* [EXERCISE]: Using the listing below, copy exactly the lines from the one containing "for name, spec" to the one containing "from mathutils import Matrix, Vector, noise", both lines included, and no others.

* [DATA LINES]:

########

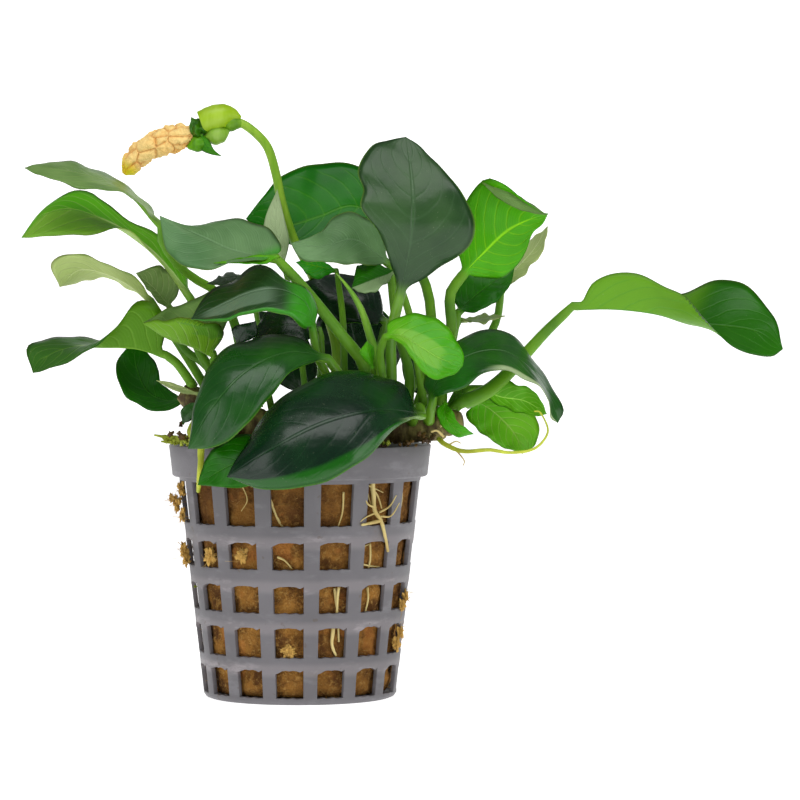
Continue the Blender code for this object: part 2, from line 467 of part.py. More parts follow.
def blade_ring(mid, left, right, along, upper, keel):
    """Eight points round one section of a blade, starting on top of the midrib, going left."""
    face = unit(np.cross(right - left, along))
    left_face = unit(np.cross(mid - left, along))
    right_face = unit(np.cross(right - mid, along))
    thick = min(BLADE_HALF_THICKNESS, 0.2 * np.linalg.norm(right - left))
    left_half, right_half = 0.5 * (mid + left), 0.5 * (mid + right)
    return [mid + face * upper, left_half + left_face * thick, left, left_half - left_face * thick,
            mid - face * keel, right_half - right_face * thick, right, right_half + right_face * thick]


def round_ring(centre, up, side, radius, count=RING_POINTS):
    """Points round a circle, starting at up and turning away from side."""
    angles = [2 * math.pi * step / count for step in range(count)]
    return [centre + radius * (up * math.cos(a) - side * math.sin(a)) for a in angles]


def leaf_rings(spec):
    """All the rings of a leaf from the foot of its stalk to the last one before its tip."""
    mid, left, right = leaf_rails(spec, BLADE_RINGS)
    along = tangents(mid)
    rings = []
    blade_face = unit(np.cross(right[1] - left[1], along[0]))
    if "root" in spec:
        start, direction = root_start(spec["root"])
        line = smooth_line([start] + spec["stalk"] + [spec["mid"][0]], STALK_RINGS + 1)
        heading = tangents(line)
        heading[0] = direction
        heading[-1] = unit(heading[-1] + along[0])
        ups = [unit(blade_face - heading[-1] * np.dot(blade_face, heading[-1]))]
        for late, early in zip(heading[:0:-1], heading[-2::-1]):
            ups.append(rotate_to(ups[-1], late, early))
        ups.reverse()
        radii = np.linspace(spec["radii"][0], spec["radii"][1], STALK_RINGS + 1)
        for place, ahead, up, radius in zip(line, heading, ups, radii):
            rings.append(round_ring(place, up, np.cross(ahead, up), radius))
    stalk_radius = spec["radii"][1] if "root" in spec else 0.5
    for step in range(1, BLADE_RINGS):
        fade = (1.0 - step / BLADE_RINGS) ** 2
        upper = BLADE_HALF_THICKNESS + 0.25 * stalk_radius * fade
        keel = KEEL_DEPTH + 0.6 * stalk_radius * fade
        rings.append(blade_ring(mid[step], left[step], right[step], along[step], upper, keel))
    return rings, mid[0], mid[-1]


def mesh_from_rings(rings, first_point=None, last_point=None):
    """A closed body lofted through rings, its ends closed by flat faces or drawn to a point."""
    body = bmesh.new()
    rows = [[body.verts.new(tuple(point)) for point in ring] for ring in rings]
    for low, high in zip(rows, rows[1:]):
        for index in range(len(low)):
            after = (index + 1) % len(low)
            body.faces.new((low[index], low[after], high[after], high[index]))
    for row, point in ((rows[0], first_point), (rows[-1], last_point)):
        if point is None:
            body.faces.new(row)
            continue
        end = body.verts.new(tuple(point))
        for index in range(len(row)):
            body.faces.new((row[index], row[(index + 1) % len(row)], end))
    bmesh.ops.recalc_face_normals(body, faces=body.faces)
    bmesh.ops.triangulate(body, faces=[face for face in body.faces if len(face.verts) == 4])
    return body


def tube_rings(line, radii, count, first_heading=None):
    """Rings of a round tube that follows a line of points."""
    heading = tangents(line)
    if first_heading is not None:
        heading[0] = first_heading
    start = np.array([0.0, 1.0, 0.0]) if abs(heading[0][1]) < 0.8 else np.array([0.0, 0.0, 1.0])
    up = unit(start - heading[0] * np.dot(start, heading[0]))
    rings = []
    for index, (place, ahead) in enumerate(zip(line, heading)):
        if index:
            up = unit(rotate_to(up, heading[index - 1], ahead))
        rings.append(round_ring(place, up, np.cross(ahead, up), radii[index], count))
    return rings


def add_object(name, body, material):
    """Put a finished body into the plant's collection as a named object in metres."""
    bmesh.ops.scale(body, vec=(MM, MM, MM), verts=body.verts)
    mesh = bpy.data.meshes.new(name)
    body.to_mesh(mesh)
    body.free()
    mesh.materials.append(bpy.data.materials[material])
    item = bpy.data.objects.new(name, mesh)
    bpy.data.collections[COLLECTION].objects.link(item)
    return item


def make_materials():
    for name, (colour, roughness, metallic) in MATERIALS.items():
        material = bpy.data.materials.new(name)
        material.use_nodes = True
        shader = material.node_tree.nodes["Principled BSDF"]
        shader.inputs["Base Color"].default_value = (*colour, 1.0)
        shader.inputs["Roughness"].default_value = roughness
        shader.inputs["Metallic"].default_value = metallic


def wall_radius(height):
    """Outer radius of the pot's wall at a height above the foot."""
    share = (height - FOOT_BEVEL) / (LEDGE_HEIGHT - FOOT_BEVEL)
    return WALL_LOW_RADIUS + (WALL_TOP_RADIUS - WALL_LOW_RADIUS) * share


def make_pot():
    """The slotted pot: a wall with five rows of windows, a ledge, a rim and a closed foot."""
    heights = sorted({edge for row in WINDOW_ROWS for edge in row} | {FOOT_BEVEL, LEDGE_HEIGHT})
    profile = [(FOOT_RADIUS, 0.0)] + [(wall_radius(height), height) for height in heights]
    profile += [(RIM_LOW_RADIUS, LEDGE_HEIGHT), (RIM_TOP_RADIUS, POT_HEIGHT)]
    body = bmesh.new()
    period = 2 * math.pi / BARS
    columns = []
    for bar in range(BARS):
        middle = math.radians(BAR_TURN - 90.0) + bar * period
        half = 0.5 * BAR_WIDTH / WALL_TOP_RADIUS
        columns += [middle - half, middle + half, middle + 0.5 * period]
    foot = body.verts.new((0.0, 0.0, 0.0))
    rows = [[body.verts.new((radius * math.cos(a), radius * math.sin(a), height)) for a in columns]
            for radius, height in profile]
    for index in range(len(columns)):
        after = (index + 1) % len(columns)
        body.faces.new((foot, rows[0][after], rows[0][index]))
        for low, high, (_, low_height), (_, high_height) in zip(rows, rows[1:], profile, profile[1:]):
            if (high_height, low_height) in WINDOW_ROWS and index % 3:
                continue
            body.faces.new((low[index], low[after], high[after], high[index]))
    pot = add_object("net_pot", body, "pot_plastic")
    skin = pot.modifiers.new("skin", "SOLIDIFY")
    skin.thickness = POT_SKIN * MM
    skin.offset = -1.0
    skin.use_even_offset = True


def make_wool():
    """The plug of rock wool, a little domed and standing clear of the wall."""
    heights = [WOOL_FOOT, 12.0, 24.0, 36.0, 45.5]
    rings = []
    for height in heights:
        radius = wall_radius(height) - POT_SKIN - WOOL_GAP
        rings.append(round_ring(np.array([0.0, 0.0, height]), np.array([1.0, 0.0, 0.0]),
                                np.array([0.0, 1.0, 0.0]), radius, WOOL_SEGMENTS))
    rings.append(round_ring(np.array([0.0, 0.0, WOOL_TOP - 1.2]), np.array([1.0, 0.0, 0.0]),
                            np.array([0.0, 1.0, 0.0]), 18.0, WOOL_SEGMENTS))
    add_object("rock_wool", mesh_from_rings(rings, last_point=(0.0, 0.0, WOOL_TOP)), "rock_wool")


def make_rhizome():
    """The knobbly creeping stem, a little narrower between its scars and at both ends."""
    first, last = RHIZOME_LINE[0][0], RHIZOME_LINE[-1][0]
    count = 2 * round((last - first) / SCAR_SPACING) + 1
    line = smooth_line(RHIZOME_LINE, count)
    radii = [RHIZOME_RADIUS if step % 2 else RHIZOME_RADIUS - 0.35 for step in range(count)]
    radii[0] = radii[-1] = RHIZOME_RADIUS - 1.1
    add_object("rhizome", mesh_from_rings(tube_rings(line, radii, 10)), "rhizome_skin")


def make_leaf(name, spec, material):
    rings, base, tip = leaf_rings(spec)
    first = None if "root" in spec else base
    add_object(name, mesh_from_rings(rings, first, tip), material)


def make_stem(name, root, points, radii, material, count=8, rings=12):
    """A round stem that grows from the rhizome and follows a line of points."""
    start, direction = root_start(root)
    line = smooth_line([start] + points, rings + 1)
    sizes = np.interp(np.linspace(0, 1, rings + 1), np.linspace(0, 1, len(radii)), radii)
    add_object(name, mesh_from_rings(tube_rings(line, sizes, count, direction)), material)


def make_spadix():
    """The spike, and the bract that closes round its foot."""
    line = smooth_line(SPADIX_LINE, len(SPADIX_RADII))
    add_object("spadix", mesh_from_rings(tube_rings(line, SPADIX_RADII, SPADIX_POINTS)), "flower_spike")
    line = smooth_line(SPATHE_LINE, len(SPATHE_RADII))
    add_object("spathe", mesh_from_rings(tube_rings(line, SPATHE_RADII, SPADIX_POINTS)), "bract_green")


def make_roots():
    for name, (points, (first, last)) in ROOTS.items():
        rings = 3 * (len(points) - 1)
        line = smooth_line(points, rings + 1)
        body = mesh_from_rings(tube_rings(line, np.linspace(first, last, rings + 1), 6))
        add_object(name, body, "root_pale")


def leaf_material(name):
    for material, names in LEAF_MATERIALS.items():
        if name in names:
            return material
    return "leaf_dark"


def main():
    for item in list(bpy.data.objects):
        bpy.data.objects.remove(item, do_unlink=True)
    bpy.context.scene.collection.children.link(bpy.data.collections.new(COLLECTION))
    make_materials()
    make_pot()
    make_wool()
    make_rhizome()
    for name, spec in LEAVES.items():
        make_leaf(name, spec, leaf_material(name))
    make_stem("leaf_spear", SPEAR_ROOT, SPEAR_LINE, SPEAR_RADII, "stalk_green", 6, 10)
    make_stem("peduncle", PEDUNCLE_ROOT, PEDUNCLE_LINE, PEDUNCLE_RADII, "stalk_green", 8, 16)
    make_spadix()
    make_leaf("sheath", SHEATH, "leaf_pale")
    make_roots()


if __name__ == "__main__":
    main()
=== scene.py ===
"""An anubias in a slotted net pot: pot, rock wool, rhizome, leaves, flower and roots, and their stage."""

import math
import random

import bmesh
import bpy
import numpy as np
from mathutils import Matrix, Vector, noise


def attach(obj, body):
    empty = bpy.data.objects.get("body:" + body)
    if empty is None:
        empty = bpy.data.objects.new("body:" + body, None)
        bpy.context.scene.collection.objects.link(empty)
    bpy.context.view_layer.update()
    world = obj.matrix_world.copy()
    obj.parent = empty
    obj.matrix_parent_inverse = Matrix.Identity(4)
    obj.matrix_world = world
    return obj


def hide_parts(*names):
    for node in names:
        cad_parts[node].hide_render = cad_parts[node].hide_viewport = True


bl_info = {
    "name": "Anubias in a net pot",
    "version": (1, 0, 0),
    "blender": (4, 5, 0),
    "location": "View3D > Sidebar > Anubias",
    "description": "Builds the detailed pieces of a potted anubias round its fixed frame",
    "category": "Object",
}

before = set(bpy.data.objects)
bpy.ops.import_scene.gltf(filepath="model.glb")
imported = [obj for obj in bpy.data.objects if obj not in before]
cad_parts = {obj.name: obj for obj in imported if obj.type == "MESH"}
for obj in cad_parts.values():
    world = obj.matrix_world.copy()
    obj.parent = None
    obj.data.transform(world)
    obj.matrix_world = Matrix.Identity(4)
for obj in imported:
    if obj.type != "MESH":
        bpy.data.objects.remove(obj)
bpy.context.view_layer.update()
MM = 0.001
TURN = 2 * math.pi
RIBS_A_VEIN = 5


def tint(red, green, blue):
    """A colour as it looks on a screen, 0 to 255 a channel, turned into scene colour."""
    return tuple((channel / 255.0) ** 2.2 for channel in (red, green, blue))


# Floor and backdrop, in metres
FLOOR_FRONT = -2.4
FLOOR_BACK = 2.4
FLOOR_HALF_WIDTH = 2.4
BACKDROP_CURVE = 0.25
BACKDROP_HEIGHT = 1.0

# Lights and camera, in metres and degrees: each softbox by name, place and size
LIGHT_TARGET = (0.0, 0.0, 0.07)
KEY_SOFTBOX = ("overhead_softbox", (0.05, -0.35, 0.75), (0.8, 0.5))
FILL_SOFTBOXES = [("left_softbox", (-0.65, -0.60, 0.30), (0.5, 0.5)),
                  ("right_softbox", (0.75, -0.50, 0.25), (0.4, 0.5))]
SENSOR_WIDTH_MM = 36.0
VIEW_WIDTH = 0.168
CAMERA_SIDE = 0.021
CAMERA_TILT = 1.376

# Net pot, in millimetres
POT_HEIGHT = 53.0
RIM_TOP_RADIUS = 27.5
RIM_LOW_RADIUS = 26.8
LEDGE_HEIGHT = 46.4
WALL_TOP_RADIUS = 25.4
WALL_LOW_RADIUS = 20.2
FOOT_RADIUS = 19.3
FOOT_BEVEL = 0.9
BARS = 15
BAR_TURN = 7.4
WINDOW_ROWS = [(45.6, 36.9), (33.6, 28.0), (24.6, 19.0), (16.0, 9.8), (7.3, 1.4)]
WINDOW_COLUMNS = 8
EDGE_SOFTNESS = 0.14
NO_SOFTENING_UNDER = 40.0
SAME_HEIGHT = 1e-6
SAME_PLACE = 1e-7

# Rock wool, in millimetres: how far it stays inside the wall, where its foot and shoulder draw in,
# and how many rings and columns its surface has
WOOL_GAP = 1.5
WOOL_FOOT = 3.0
WOOL_SHOULDER = 46.0
WOOL_RINGS = 110
WOOL_COLUMNS = 220
FIBRES_A_WINDOW = 16
FIBRE_RADII = [0.045, 0.045, 0.04, 0.03, 0.012]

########

* [EXPECTED ANSWER]:
    for name, spec in LEAVES.items():
        make_leaf(name, spec, leaf_material(name))
    make_stem("leaf_spear", SPEAR_ROOT, SPEAR_LINE, SPEAR_RADII, "stalk_green", 6, 10)
    make_stem("peduncle", PEDUNCLE_ROOT, PEDUNCLE_LINE, PEDUNCLE_RADII, "stalk_green", 8, 16)
    make_spadix()
    make_leaf("sheath", SHEATH, "leaf_pale")
    make_roots()


if __name__ == "__main__":
    main()
=== scene.py ===
"""An anubias in a slotted net pot: pot, rock wool, rhizome, leaves, flower and roots, and their stage."""

import math
import random

import bmesh
import bpy
import numpy as np
from mathutils import Matrix, Vector, noise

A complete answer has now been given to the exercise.